Reproduce exactly and only the lines running from the one with "Recreate this object" through the one with "braze_width = 2.4", both end lines included.
-- Start SUPPLIED MATERIAL --
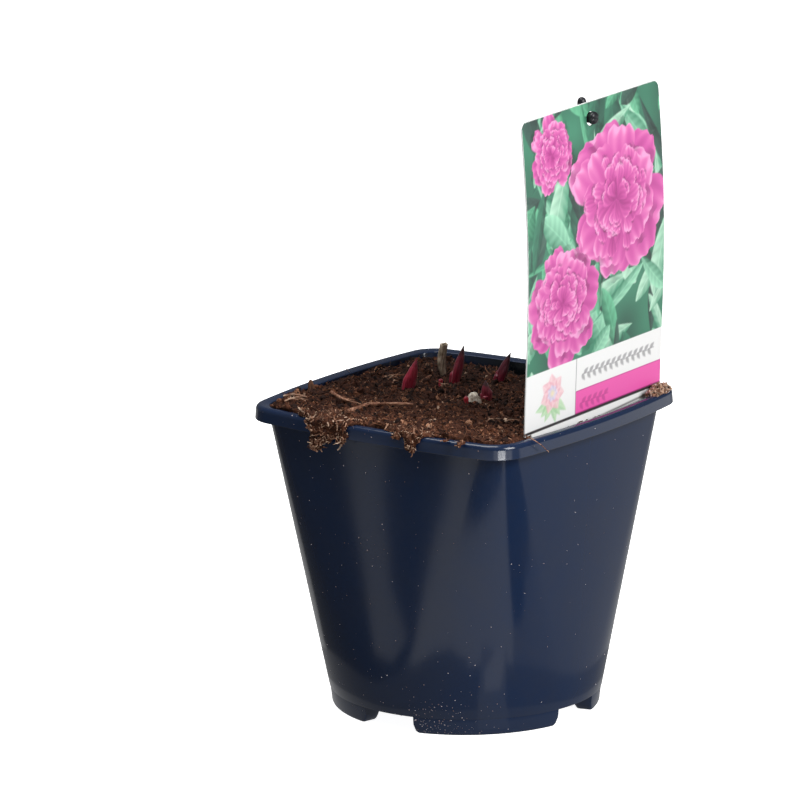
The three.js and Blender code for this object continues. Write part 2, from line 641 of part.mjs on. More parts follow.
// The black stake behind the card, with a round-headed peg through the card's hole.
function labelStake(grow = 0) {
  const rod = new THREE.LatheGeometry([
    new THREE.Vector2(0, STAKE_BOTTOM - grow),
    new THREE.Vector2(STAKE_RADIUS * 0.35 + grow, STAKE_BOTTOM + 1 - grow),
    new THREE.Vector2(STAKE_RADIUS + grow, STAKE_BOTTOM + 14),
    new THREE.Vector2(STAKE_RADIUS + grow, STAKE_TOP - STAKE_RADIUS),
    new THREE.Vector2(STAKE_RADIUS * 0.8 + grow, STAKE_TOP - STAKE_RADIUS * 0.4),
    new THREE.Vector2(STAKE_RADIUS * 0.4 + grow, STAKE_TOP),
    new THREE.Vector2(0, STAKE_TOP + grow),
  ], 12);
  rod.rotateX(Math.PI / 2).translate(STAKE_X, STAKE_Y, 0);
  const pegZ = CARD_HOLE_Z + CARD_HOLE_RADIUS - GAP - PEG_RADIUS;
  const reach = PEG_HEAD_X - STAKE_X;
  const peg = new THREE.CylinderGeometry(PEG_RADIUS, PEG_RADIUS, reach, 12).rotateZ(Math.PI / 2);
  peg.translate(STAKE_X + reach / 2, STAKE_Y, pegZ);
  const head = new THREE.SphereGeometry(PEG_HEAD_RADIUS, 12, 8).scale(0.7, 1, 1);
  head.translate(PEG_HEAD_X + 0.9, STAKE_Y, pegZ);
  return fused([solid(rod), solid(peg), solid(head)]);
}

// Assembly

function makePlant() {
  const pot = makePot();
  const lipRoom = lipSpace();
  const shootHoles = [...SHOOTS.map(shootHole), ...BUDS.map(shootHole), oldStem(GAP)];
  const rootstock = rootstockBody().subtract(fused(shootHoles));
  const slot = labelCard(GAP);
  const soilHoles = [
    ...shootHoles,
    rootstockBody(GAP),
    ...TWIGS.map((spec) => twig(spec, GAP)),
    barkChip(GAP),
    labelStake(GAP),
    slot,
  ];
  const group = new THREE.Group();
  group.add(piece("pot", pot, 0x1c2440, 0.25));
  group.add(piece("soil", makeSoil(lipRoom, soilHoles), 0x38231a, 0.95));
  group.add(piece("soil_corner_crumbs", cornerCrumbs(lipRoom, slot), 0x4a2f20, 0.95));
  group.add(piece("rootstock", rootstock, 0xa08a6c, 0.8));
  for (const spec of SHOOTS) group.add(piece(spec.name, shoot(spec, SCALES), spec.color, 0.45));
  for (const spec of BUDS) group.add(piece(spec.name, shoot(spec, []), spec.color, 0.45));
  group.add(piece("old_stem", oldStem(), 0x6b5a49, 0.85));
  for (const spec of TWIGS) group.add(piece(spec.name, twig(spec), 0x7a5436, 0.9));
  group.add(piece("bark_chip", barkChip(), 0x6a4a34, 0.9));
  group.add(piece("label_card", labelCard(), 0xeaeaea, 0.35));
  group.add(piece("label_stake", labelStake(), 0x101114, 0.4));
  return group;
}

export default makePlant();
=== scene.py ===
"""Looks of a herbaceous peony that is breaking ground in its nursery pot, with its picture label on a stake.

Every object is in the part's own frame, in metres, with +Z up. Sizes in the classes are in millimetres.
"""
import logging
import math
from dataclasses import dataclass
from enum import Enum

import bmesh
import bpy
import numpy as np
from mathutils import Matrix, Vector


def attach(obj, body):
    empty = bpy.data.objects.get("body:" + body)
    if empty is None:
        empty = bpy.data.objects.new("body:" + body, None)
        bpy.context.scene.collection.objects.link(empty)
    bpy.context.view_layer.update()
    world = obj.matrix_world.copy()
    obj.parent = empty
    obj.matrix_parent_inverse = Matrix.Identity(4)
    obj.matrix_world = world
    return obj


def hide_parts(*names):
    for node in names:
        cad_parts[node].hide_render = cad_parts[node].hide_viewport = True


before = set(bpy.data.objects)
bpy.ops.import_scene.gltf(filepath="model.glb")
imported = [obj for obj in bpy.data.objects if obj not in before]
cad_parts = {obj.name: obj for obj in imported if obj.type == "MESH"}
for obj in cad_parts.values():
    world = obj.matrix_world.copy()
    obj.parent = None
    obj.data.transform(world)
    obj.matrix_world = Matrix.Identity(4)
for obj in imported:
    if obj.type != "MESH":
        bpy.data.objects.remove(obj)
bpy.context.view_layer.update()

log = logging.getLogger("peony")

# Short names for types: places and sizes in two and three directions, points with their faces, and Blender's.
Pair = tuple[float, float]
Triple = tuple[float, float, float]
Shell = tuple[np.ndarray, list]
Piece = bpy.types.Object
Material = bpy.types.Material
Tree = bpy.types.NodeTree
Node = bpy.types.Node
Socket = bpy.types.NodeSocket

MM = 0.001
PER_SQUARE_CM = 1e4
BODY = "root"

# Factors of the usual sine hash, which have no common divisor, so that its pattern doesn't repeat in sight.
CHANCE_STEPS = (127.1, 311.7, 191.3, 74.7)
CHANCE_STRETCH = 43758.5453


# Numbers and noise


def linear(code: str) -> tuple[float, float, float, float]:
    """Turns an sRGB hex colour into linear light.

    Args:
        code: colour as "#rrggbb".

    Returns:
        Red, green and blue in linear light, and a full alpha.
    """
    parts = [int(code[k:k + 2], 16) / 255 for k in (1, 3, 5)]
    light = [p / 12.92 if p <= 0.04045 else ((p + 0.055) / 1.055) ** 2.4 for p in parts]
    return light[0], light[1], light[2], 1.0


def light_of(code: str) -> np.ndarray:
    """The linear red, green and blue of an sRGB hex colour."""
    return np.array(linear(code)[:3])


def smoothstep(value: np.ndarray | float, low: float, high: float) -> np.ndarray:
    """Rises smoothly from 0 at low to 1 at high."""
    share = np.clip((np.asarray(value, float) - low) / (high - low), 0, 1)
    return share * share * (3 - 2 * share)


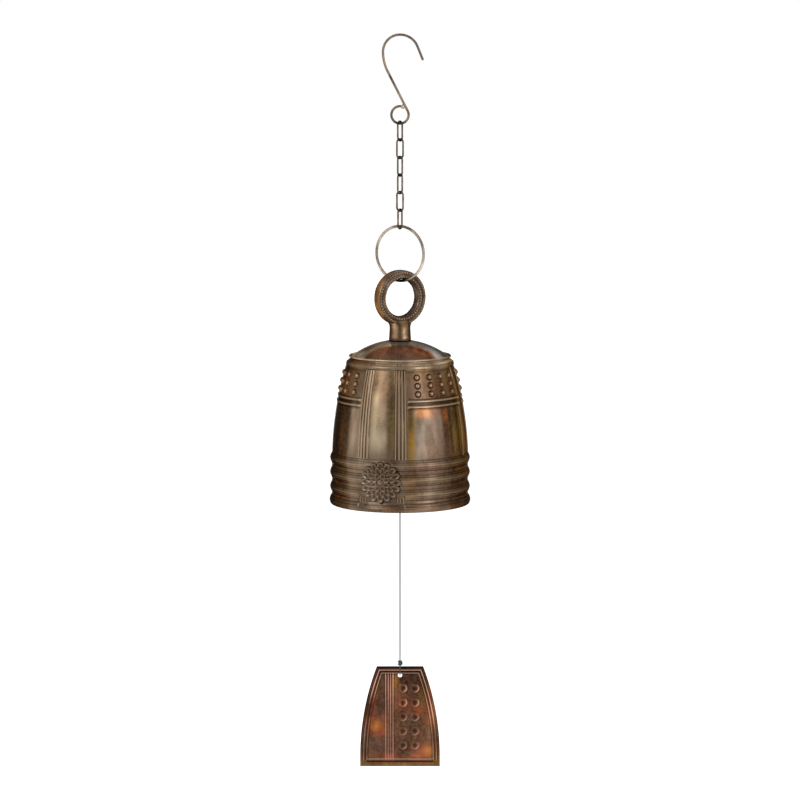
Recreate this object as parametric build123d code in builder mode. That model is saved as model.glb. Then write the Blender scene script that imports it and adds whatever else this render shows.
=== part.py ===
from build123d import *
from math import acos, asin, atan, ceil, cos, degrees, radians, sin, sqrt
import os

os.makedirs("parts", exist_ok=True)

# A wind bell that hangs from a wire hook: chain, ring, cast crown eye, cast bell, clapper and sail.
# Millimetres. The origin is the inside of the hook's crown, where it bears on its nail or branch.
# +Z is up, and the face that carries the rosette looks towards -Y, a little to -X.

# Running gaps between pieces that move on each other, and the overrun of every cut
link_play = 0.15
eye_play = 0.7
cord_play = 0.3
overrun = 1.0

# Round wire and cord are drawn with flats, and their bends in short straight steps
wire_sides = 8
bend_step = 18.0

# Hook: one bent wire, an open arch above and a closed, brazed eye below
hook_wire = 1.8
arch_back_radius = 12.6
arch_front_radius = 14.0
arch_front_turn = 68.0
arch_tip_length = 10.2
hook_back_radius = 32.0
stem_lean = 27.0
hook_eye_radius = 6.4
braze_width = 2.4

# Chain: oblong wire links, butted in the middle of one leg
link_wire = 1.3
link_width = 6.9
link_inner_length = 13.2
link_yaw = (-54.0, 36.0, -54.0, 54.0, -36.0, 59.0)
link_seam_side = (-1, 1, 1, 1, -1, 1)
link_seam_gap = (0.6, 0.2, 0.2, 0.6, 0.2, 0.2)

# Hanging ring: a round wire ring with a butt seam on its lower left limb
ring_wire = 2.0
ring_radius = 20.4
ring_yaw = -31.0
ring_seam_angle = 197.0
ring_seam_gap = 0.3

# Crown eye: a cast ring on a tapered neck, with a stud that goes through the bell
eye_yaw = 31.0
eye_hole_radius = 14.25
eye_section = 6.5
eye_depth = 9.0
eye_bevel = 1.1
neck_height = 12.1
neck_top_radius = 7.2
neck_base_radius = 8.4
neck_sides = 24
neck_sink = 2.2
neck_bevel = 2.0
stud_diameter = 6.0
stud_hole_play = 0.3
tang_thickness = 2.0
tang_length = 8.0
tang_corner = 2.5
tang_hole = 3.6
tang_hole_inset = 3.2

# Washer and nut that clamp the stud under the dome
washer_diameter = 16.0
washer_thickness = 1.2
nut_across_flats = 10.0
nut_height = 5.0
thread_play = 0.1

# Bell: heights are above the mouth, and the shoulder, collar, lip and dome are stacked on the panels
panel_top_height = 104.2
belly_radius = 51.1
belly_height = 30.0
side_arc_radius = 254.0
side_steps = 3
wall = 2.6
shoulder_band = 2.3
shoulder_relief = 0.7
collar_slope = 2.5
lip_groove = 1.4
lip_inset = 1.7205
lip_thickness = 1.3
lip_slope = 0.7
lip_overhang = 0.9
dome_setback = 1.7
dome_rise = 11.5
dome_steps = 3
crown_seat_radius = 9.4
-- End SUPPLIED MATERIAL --
#### EXERCISE RESPONSE
Recreate this object as parametric build123d code in builder mode. That model is saved as model.glb. Then write the Blender scene script that imports it and adds whatever else this render shows.
=== part.py ===
from build123d import *
from math import acos, asin, atan, ceil, cos, degrees, radians, sin, sqrt
import os

os.makedirs("parts", exist_ok=True)

# A wind bell that hangs from a wire hook: chain, ring, cast crown eye, cast bell, clapper and sail.
# Millimetres. The origin is the inside of the hook's crown, where it bears on its nail or branch.
# +Z is up, and the face that carries the rosette looks towards -Y, a little to -X.

# Running gaps between pieces that move on each other, and the overrun of every cut
link_play = 0.15
eye_play = 0.7
cord_play = 0.3
overrun = 1.0

# Round wire and cord are drawn with flats, and their bends in short straight steps
wire_sides = 8
bend_step = 18.0

# Hook: one bent wire, an open arch above and a closed, brazed eye below
hook_wire = 1.8
arch_back_radius = 12.6
arch_front_radius = 14.0
arch_front_turn = 68.0
arch_tip_length = 10.2
hook_back_radius = 32.0
stem_lean = 27.0
hook_eye_radius = 6.4
braze_width = 2.4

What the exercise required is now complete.